| HN Mirror

It depends how you approach the problem. I'm guessing here, from my own experience implementing social graph features, but here goes:

There are a couple of ways you can go about this, the first is the database: Join the network of people against the land of content and bring it back. This doesn't work (as an aside this is what people mean when they say web scale, it has nothing to do with web traffic, it's social graphs) your database will cry. All though not at first, in development it works fine, and you feel fine, and for a while you're ok, but you start growing....

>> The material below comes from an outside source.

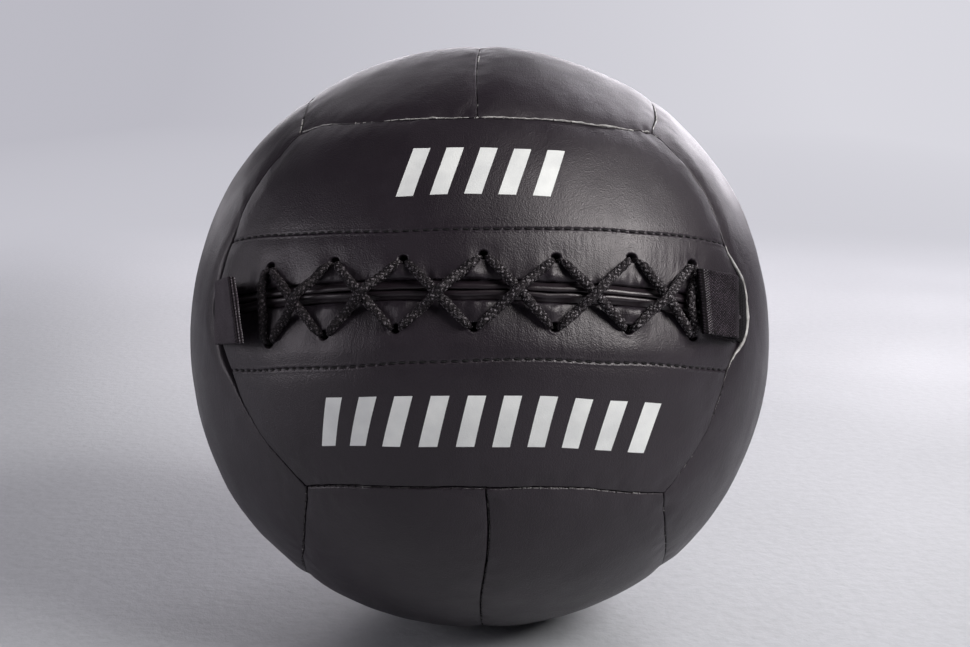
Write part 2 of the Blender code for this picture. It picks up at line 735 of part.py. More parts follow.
def build():
    clear_scene()
    leather = material("black_leather", (0.030, 0.026, 0.029), 0.42)
    piping = material("lip_leather", (0.032, 0.028, 0.031), 0.30)
    backing = material("facing_leather", (0.045, 0.040, 0.043), 0.60)
    braid = material("black_braid", (0.022, 0.021, 0.023), 0.75)
    webbing = material("black_webbing", (0.026, 0.025, 0.028), 0.80)
    canvas = material("tongue_canvas", (0.05, 0.05, 0.05), 0.85)
    foam = material("grey_foam", (0.35, 0.35, 0.36), 0.90)
    fibre = material("fibre_fill", (0.70, 0.68, 0.64), 0.95)
    bag_cloth = material("bag_cloth", (0.45, 0.42, 0.36), 0.90)
    sand = material("iron_sand", (0.06, 0.055, 0.05), 0.70, 0.3)
    twine = material("tie_cord", (0.55, 0.52, 0.45), 0.85)

    ball = bpy.data.objects.new("ball_axes", None)
    ball.location = (0, 0, CENTRE_HEIGHT)
    ball.rotation_euler = (-radians(FRONT_TILT_DEG), 0, 0)
    bpy.context.scene.collection.objects.link(ball)

    panels = {name: leather_panel(name, strip, leather, ball) for name, strip in STRIPS.items()}
    floor = floor_cutter()
    for name in ("bottom_left_panel", "bottom_right_panel"):
        cut(panels[name], floor)

    for row, side, shares in (("upper", 1, UPPER_HOLE_SHARES), ("lower", -1, LOWER_HOLE_SHARES)):
        lip_piping(f"{row}_lip_piping", side, piping, ball)
        facing = slit_facing(f"{row}_facing", STRIPS[f"front_{row}_panel"], backing, ball)
        punch = hole_cutter(f"{row}_hole_cutter", hole_places(shares), ball)
        cut(facing, punch)
        cut(panels[f"front_{row}_panel"], punch)

    tongue_half = CHAMBER_HALF_HEIGHT - CHAMBER_WALL_GAP
    tongue_length = CHAMBER_HALF_LENGTH - CHAMBER_WALL_GAP
    depths = (TONGUE_DEPTH, TONGUE_INNER_DEPTH)
    front_patch("tongue", -tongue_half, tongue_half, tongue_length, *depths, canvas, ball)
    lace(braid, ball)
    lace_knot(braid, ball)

    chamber = cutter(
        front_patch(
            "chamber_cutter",
            -CHAMBER_HALF_HEIGHT,
            CHAMBER_HALF_HEIGHT,
            CHAMBER_HALF_LENGTH,
            PADDING_DEPTH - CUT_OVERRUN,
            PADDING_INNER_DEPTH + CUT_OVERRUN,
            None,
            ball,
        )
    )
    cut(padding_half("padding_front", True, foam, ball), chamber)
    padding_half("padding_rear", False, foam, ball)
    neck = neck_cutter(ball)
    cut(fill_half("fill_front", True, fibre, ball), neck)
    cut(fill_half("fill_rear", False, fibre, ball), neck)
    weight_bag(bag_cloth, ball)
    iron_sand(sand, ball)
    bag_tie(twine, ball)

    left = (LEFT_TAB_LIFT_DEG, LEFT_TAB_CENTRE, LEFT_TAB_DROP, LEFT_TAB_TWIST_SHARE)
    right = (RIGHT_TAB_LIFT_DEG, RIGHT_TAB_CENTRE, RIGHT_TAB_DROP, RIGHT_TAB_TWIST_SHARE)
    pull_tab("left_pull_tab", -1, *left, webbing, ball)
    pull_tab("right_pull_tab", 1, *right, webbing, ball)


build()
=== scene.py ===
"""The looks of the soft wall ball: sewn leather, slit lips, braided lace, webbing tabs and plain marks."""

from math import acos, asin, cos, pi, radians, sin, sqrt

import bmesh
import bpy
import numpy as np
from mathutils import Euler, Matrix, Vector


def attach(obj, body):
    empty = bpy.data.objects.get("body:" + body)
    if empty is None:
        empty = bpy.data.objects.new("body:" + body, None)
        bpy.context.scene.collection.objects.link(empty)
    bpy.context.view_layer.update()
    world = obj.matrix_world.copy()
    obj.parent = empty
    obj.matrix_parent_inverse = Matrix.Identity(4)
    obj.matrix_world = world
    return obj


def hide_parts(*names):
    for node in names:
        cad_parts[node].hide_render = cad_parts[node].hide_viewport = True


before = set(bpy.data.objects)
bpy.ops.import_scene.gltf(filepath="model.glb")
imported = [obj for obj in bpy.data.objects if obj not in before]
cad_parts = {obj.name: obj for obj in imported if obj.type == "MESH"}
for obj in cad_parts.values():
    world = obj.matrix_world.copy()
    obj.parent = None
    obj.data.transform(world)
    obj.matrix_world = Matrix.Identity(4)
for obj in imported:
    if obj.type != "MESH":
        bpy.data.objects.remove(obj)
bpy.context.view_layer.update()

# All lengths below are in millimetres until a mesh is made.
MM = 0.001
BALL_RADIUS = 178.0
FULLNESS = 4.6
FULLNESS_LEVEL = 0.75
TILT = radians(18.5)
FLAT_DEPTH = 3.0
CUT = {"Y": 0.625, "Z": 0.543}
CUT["X"] = sqrt(1 - CUT["Y"] ** 2 - CUT["Z"] ** 2)
AXIS = {"X": np.array((1.0, 0, 0)), "Y": np.array((0, 1.0, 0)), "Z": np.array((0, 0, 1.0))}
FLOOR_UP = np.array((0, -sin(TILT), cos(TILT)))

SEAM_HALF_GAP = 0.10
SEAM_ROLL = 0.62
SEAM_DEEPEST = 4.5
SEAM_DIP = 1.0
SEAM_DIP_RUN = 14.0
SKIRT = 3.2
STITCH_PERIOD = 5.2

LIP_GAP = 0.5
LIP_WIDTH = 4.6
SLIT_EDGE = LIP_WIDTH + LIP_GAP / 2 + 0.25
SLIT_ROLL = 1.2


def pairs(across, up):
    return np.stack([across, up], 1)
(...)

Another way you can go about it is by denormalizing. In this world you store a pointer to each content item for each user. So anytime I do something all the people [following|watch|connected|friended] to me get a record indicating I did this. This works, but now you have lots of data (lots and lots of data!) spread all crazy around. You need some kind of system to push that data out to everybody. It's those last two that drive up your hardware usage, it's not necessarily web boxes, but it's boxes in the background broadcasting the events out to the world, and the datastores to hold it all. Depending on how your web code works you could also have a lot of overhead on the webservers putting all that stuff together.

My experience here comes from building the social features into toolbox.com. A good example is this page http://it.toolbox.com/people/george_krautzel/posts-connectio... That's all the posts from users connected to our CEO (all 750k of them). Getting that to return in near real time is super fun (and you can probably tell that I went down the DB join path before it all fell apart).